La vida tiene una fuerza inherente a sí misma, inevitable, contundente. La rama más débil es capaz de atravesar una capa de concreto buscando la luz; el agua de una cascada cae tan fuertemente que moldea la piedra del fondo del río, como también lo hace la suave corriente que acaricia a su paso las rocas del lecho. Suavidad y fuerza no se contraponen, sino que se complementan. Al observar cada fenómeno de la naturaleza encontramos la fuerza creadora, como en el viento que forma las dunas de los desiertos o lleva su polvo desde el Sahara hasta el Caribe, o en el fuego que cuece para transformar. Claro, esa fuerza de creación también es de conservación y muerte, como lo expresa la trinidad hinduista de Brahma, creador, Visnú, preservador, y Shiva, destructor, que nos recuerda que vida y muerte hacen parte del todo que conforma la existencia. Por ello el agua, el fuego, el viento y la tierra también destruyen.

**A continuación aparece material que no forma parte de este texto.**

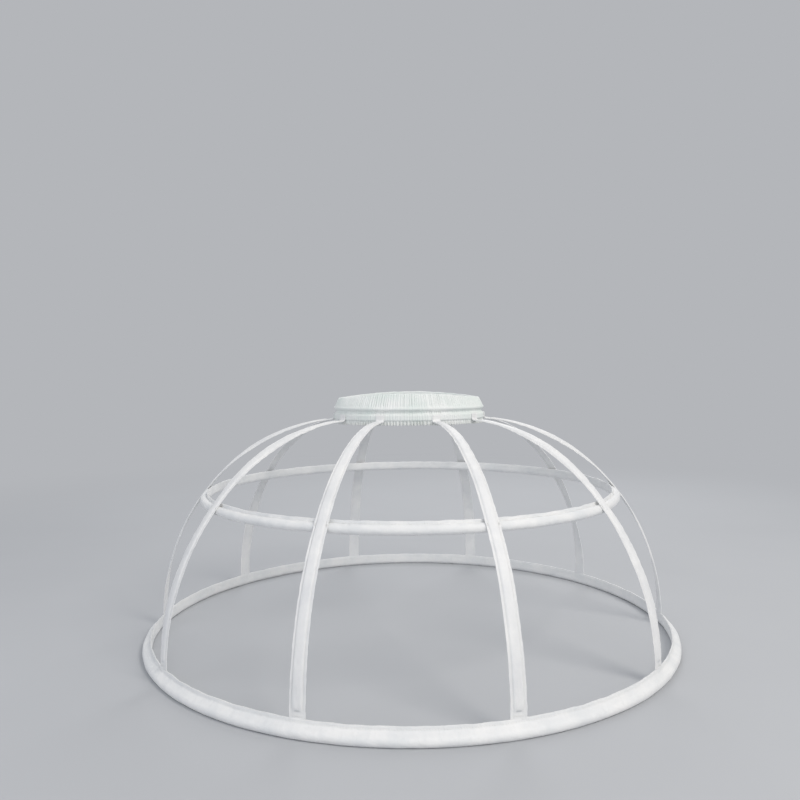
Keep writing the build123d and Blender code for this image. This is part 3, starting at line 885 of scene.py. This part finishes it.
# two rows of gathering stitches on the lower band
band_lines = []
for z, half in ((LOWER_Z + 1.6, LOWER_HALF - 0.12), (LOWER_Z + 6.6, LOWER_HALF - 0.25)):
    line = []
    for i in range(GATHER_STEPS + 1):
        angle = 2 * math.pi * i / GATHER_STEPS
        dip = 0.3 * (1 - near_rib(angle)) * fold(angle, z, BAND_FOLDS, 1.0)
        x, y = oval_point(half - dip, angle)
        line.append((x, y, z))
    band_lines.append(line)
band_stitches = sew("waistband_stitches", band_lines, 41, Pitch=2.6, Length=2.0, Radius=0.22)
finish_piece(band_stitches, "thread")


# Carried-over nodes inside the covers

def dress(node, material):
    """Give a node of the part its own material and leave its shape."""
    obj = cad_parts[node]
    obj.data.materials.clear()
    obj.data.materials.append(material)


for node in ("hem_hoop", "upper_hoop"):
    dress(node + "_core", TUBE)
    dress(node + "_joiner", PLUG)
dress("waist_elastic", ELASTIC)


# Floor, light and camera

def stage_floor():
    """Pale floor that keeps the shadow and fades into the backdrop farther out."""
    reach = 9000.0
    steps = 96
    points = [(reach * math.cos(2 * math.pi * i / steps), reach * math.sin(2 * math.pi * i / steps), -0.02)
              for i in range(steps)]
    material, tree, shader = start_material("floor", 0.95)
    where = add(tree, "ShaderNodeTexCoord").outputs["Object"]
    tree.links.new(mottled(tree, "#BEC0C3", "#BABCBF", 900.0, where), shader.inputs["Base Color"])
    away = add(tree, "ShaderNodeVectorMath", [(0, where)], operation="LENGTH")
    fade = add(tree, "ShaderNodeMapRange", [("Value", away.outputs["Value"]), ("From Min", 0.75),
                                            ("From Max", 2.6)], interpolation_type="SMOOTHERSTEP")
    ray = add(tree, "ShaderNodeLightPath")
    shown = add(tree, "ShaderNodeMath", [(0, fade.outputs[0]), (1, ray.outputs["Is Camera Ray"])],
                operation="MULTIPLY")
    glow = add(tree, "ShaderNodeEmission", [("Color", linear(BACKDROP)), ("Strength", 1.0)])
    mix = add(tree, "ShaderNodeMixShader", [(0, shown.outputs[0]), (1, shader.outputs[0]),
                                            (2, glow.outputs[0])])
    tree.links.new(mix.outputs[0], tree.nodes["Material Output"].inputs["Surface"])
    floor = new_object("floor", points, [list(range(steps))], material, shade=False)


def lamp(name, place, size, power, colour):
    """Round area lamp; place and size are in metres, power in watts."""
    data = bpy.data.lights.new(name, "AREA")
    data.shape = "DISK"
    data.size = size
    data.energy = power
    data.color = linear(colour)[:3]
    obj = bpy.data.objects.new(name, data)
    bpy.context.scene.collection.objects.link(obj)
    obj.location = place
    obj.rotation_euler = (Vector(LAMP_AIM) - Vector(place)).to_track_quat("-Z", "Y").to_euler()


def set_world():
    """Plain backdrop for the camera, and a faintly cool sky that lights the part."""
    world = bpy.data.worlds.new("studio")
    world.use_nodes = True
    tree = world.node_tree
    tree.nodes.clear()
    seen = add(tree, "ShaderNodeBackground", [("Color", linear(BACKDROP)), ("Strength", 1.0)])
    light = add(tree, "ShaderNodeBackground", [("Color", linear("#F4F6FA")), ("Strength", 0.58)])
    ray = add(tree, "ShaderNodeLightPath")
    mix = add(tree, "ShaderNodeMixShader", [(0, ray.outputs["Is Camera Ray"]), (1, light.outputs[0]),
                                            (2, seen.outputs[0])])
    add(tree, "ShaderNodeOutputWorld", [("Surface", mix.outputs[0])])
    bpy.context.scene.world = world


def set_camera():
    """Eye level a little above the waistband, turned very slightly left and down."""
    yaw = math.radians(CAMERA_YAW)
    pitch = math.radians(CAMERA_PITCH)
    roll = math.radians(CAMERA_ROLL)
    forward = Vector((math.sin(yaw) * math.cos(pitch), math.cos(yaw) * math.cos(pitch), math.sin(pitch)))
    level = Vector((math.cos(yaw), -math.sin(yaw), 0.0))
    upright = level.cross(forward)
    right = math.cos(roll) * level + math.sin(roll) * upright
    up = -math.sin(roll) * level + math.cos(roll) * upright
    data = bpy.data.cameras.new("camera")
    data.sensor_width = 36.0
    data.lens = CAMERA_LENS
    camera = bpy.data.objects.new("camera", data)
    bpy.context.scene.collection.objects.link(camera)
    turn = Matrix((right, up, -forward)).transposed()
    camera.matrix_world = Matrix.Translation(CAMERA_PLACE) @ turn.to_4x4()
    bpy.context.scene.camera = camera


stage_floor()
lamp("key", (1.5, -1.6, 2.3), 1.3, 34.0, "#FFFAF4")
lamp("front", (0.5, -2.6, 1.0), 1.6, 9.0, "#FFFFFF")
lamp("fill", (-2.2, -1.4, 1.2), 2.2, 10.0, "#EEF3FF")
lamp("back", (0.4, 2.2, 1.8), 1.8, 20.0, "#FFFFFF")
set_world()
set_camera()
bpy.context.scene.view_settings.view_transform = "Standard"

Nuestra fuerza vital proviene de nuestros ancestros, esos hombres y mujeres de nuestros linajes maternos y paternos sin quienes no podríamos estar contando el cuento. Fue la fuerza que utilizamos para crecer en el vientre de mamá y luego para nacer. La fuerza que nos permitió gatear y luego erguirnos para caminar, correr, saltar, escalar… Esa fuerza está en cada una de nuestras células, órganos y tejidos, y se renueva cada día con la energía del Sol. Somos energía, de lo cual nos dan cuenta los tacs y electrocardiogramas, por si acaso aún no lo creemos. Sin embargo, no siempre estamos en conexión con esa energía, no siempre reconocemos ni usamos nuestra fuerza vital. ¿Cómo es nuestra conexión o nuestra desconexión con esa fuerza vital? ¿Cuándo estamos en conexión, cuándo la perdemos? En nuestros sentipensamientos está la clave.
Podemos pensar porque hemos desarrollado el lenguaje. Por ello es posible tener diálogos internos, esos discursos que nos echamos a nosotros mismos en la intimidad de nuestra mente y que nos permiten seguir en conexión o nos separan de la fuerza creadora. Nos conectan la alegría, la gratitud, la reconciliación, la generosidad, la lealtad, la compasión; en una palabra, el amor. Nos desconecta todo lo que se aleja del amor: nuestros miedos, quejas, dudas, ingratitudes, dolores no vistos ni resueltos, resentimientos, mezquindades. Todas esas emociones profundamente humanas se manifiestan en el cuerpo, como bloqueos, contracturas, fracturas, enfermedades, accidentes, o plena salud y vitalidad. Danzamos entre unos y otros, pues así es la experiencia de la vida. Crecemos cuando somos capaces de mirarnos, reconocer eso que sentipensamos, ver eso que nos ocurre en la mente y en el cuerpo, y transformarlo. Podemos hoy reforzar nuestra conexión con la fuerza vital o restablecerla. A eso nos invita la vida.